Dai protestanti, invece, l'apostolicità (o la "successione apostolica") s'intende in senso più vago, cioè che il ministero cristiano è stato istituito direttamente dal Cristo: "la teoria è che il Cristo, avendo fondato una società in primo luogo visibile e storica, diede a questa società unità e coesione riconoscibili, perpetuando la sua testimonianza collettiva in un clero continuo e dotato di autorità" (J. G. Simpson, in Hastings, Encyclopaedia of Religion and Ethics, I, p. 633). Le obiezioni contro questa interpretazione, mosse da parte cattolica, appaiono da quanto s'è detto.

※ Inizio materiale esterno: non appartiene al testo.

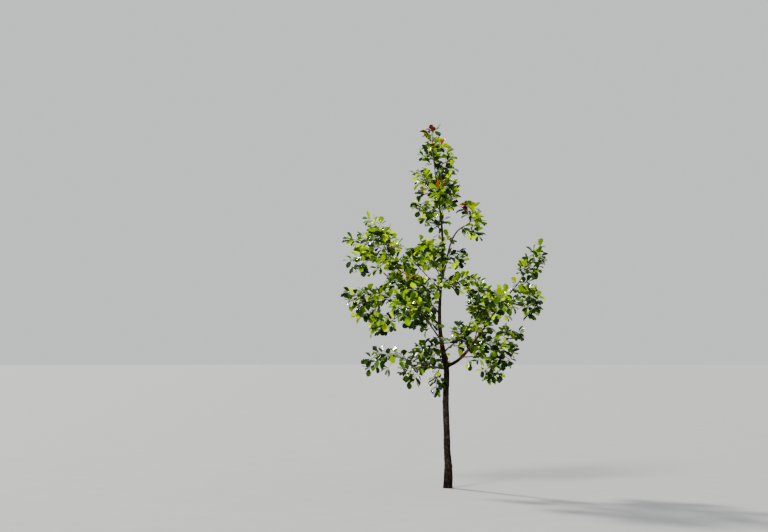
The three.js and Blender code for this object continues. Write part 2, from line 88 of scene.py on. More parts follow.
# Each bough: its name, its parent, where it leaves it (a height up the trunk or a share of the parent
# bough), the azimuth, reach and rise of its tip, and the steepness that it leaves at
BOUGHS = [
    bough("right_bough", "trunk", 1000, 6, 555, 620, 8, bend=0.22, root=14.5, tip=5),
    bough("right_hang_bough", "right_bough", 0.26, -30, 185, 10, 5),
    bough("right_low_bough", "right_bough", 0.42, 30, 260, 85, 5),
    bough("right_fore_bough", "right_bough", 0.55, -77, 270, 185, 30),
    bough("right_rear_bough", "right_bough", 0.48, 75, 245, 200, 30),
    bough("right_far_bough", "right_bough", 0.8, -39, 165, 60, 15),
    bough("left_low_bough", "trunk", 975, 190, 165, 15, 5, root=8, tip=3.8),
    bough("left_far_low_bough", "left_low_bough", 0.6, 150, 310, 75, 15),
    bough("left_mid_bough", "trunk", 1330, 176, 370, 190, 50, root=9, tip=4.2),
    bough("left_mid_fore_bough", "left_mid_bough", 0.35, 237, 160, 70, 20),
    bough("left_drop_bough", "left_mid_bough", 0.82, 232, 130, -80, -20),
    bough("left_up_bough", "trunk", 1560, 186, 330, 250, 20, root=9.5, tip=4.4),
    bough("left_far_up_bough", "left_up_bough", 0.85, 147, 245, 195, 35),
    bough("left_far_bough", "left_up_bough", 0.72, 215, 235, 100, 15),
    bough("second_stem", "trunk", 1720, 3, 200, 430, 60, arrive=18, root=8.5, tip=4.6),
    bough("fore_bough", "trunk", 1200, 243, 325, 200, 35, root=7.5, tip=3.8),
    bough("rear_right_bough", "trunk", 1100, 66, 330, 110, 30, root=7.5, tip=3.8),
    bough("rear_left_bough", "trunk", 1420, 114, 330, 170, 35, root=7.5, tip=3.8),
    bough("fore_up_bough", "trunk", 1610, 241, 290, 145, 35, root=7, tip=3.8),
    bough("rear_up_bough", "trunk", 1780, 118, 250, 125, 35, root=6.5, tip=3.6),
]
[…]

Bibl.: F.-V. Bainvel, in Dict. de Théol. cathol., I, ii, s. v.; Y. De la Brière, art. Église (question des notes), in Dict. apolog. de la foi catholique, Parigi 1911; i trattati raccolti in Migne, Démonstration évangeliques, XVII e XVIII, Parigi 1848; L. Billot, De Ecclesia, Prato 1910; S. V. Groot, Summa apologetica de Ecclesia catholica, Ratisbona 1900; Segna, De Ecclesiae Christi constitutione et regimine, Roma 1900; G. Ballerini, Apologia pei giovani studenti, ecc., IV (La Chiesa), Firenze 1916; P. Batiffol, L'Église naissante et le catholicisme, Parigi 1909. Per le fonti, v. M. J. Rouet de Journel, Enchiridium patristicum, Friburgo in B. 1911; H. Denzinger e Bannwart, Enchiridium symbolorum, ecc., Friburgo in B. 1928.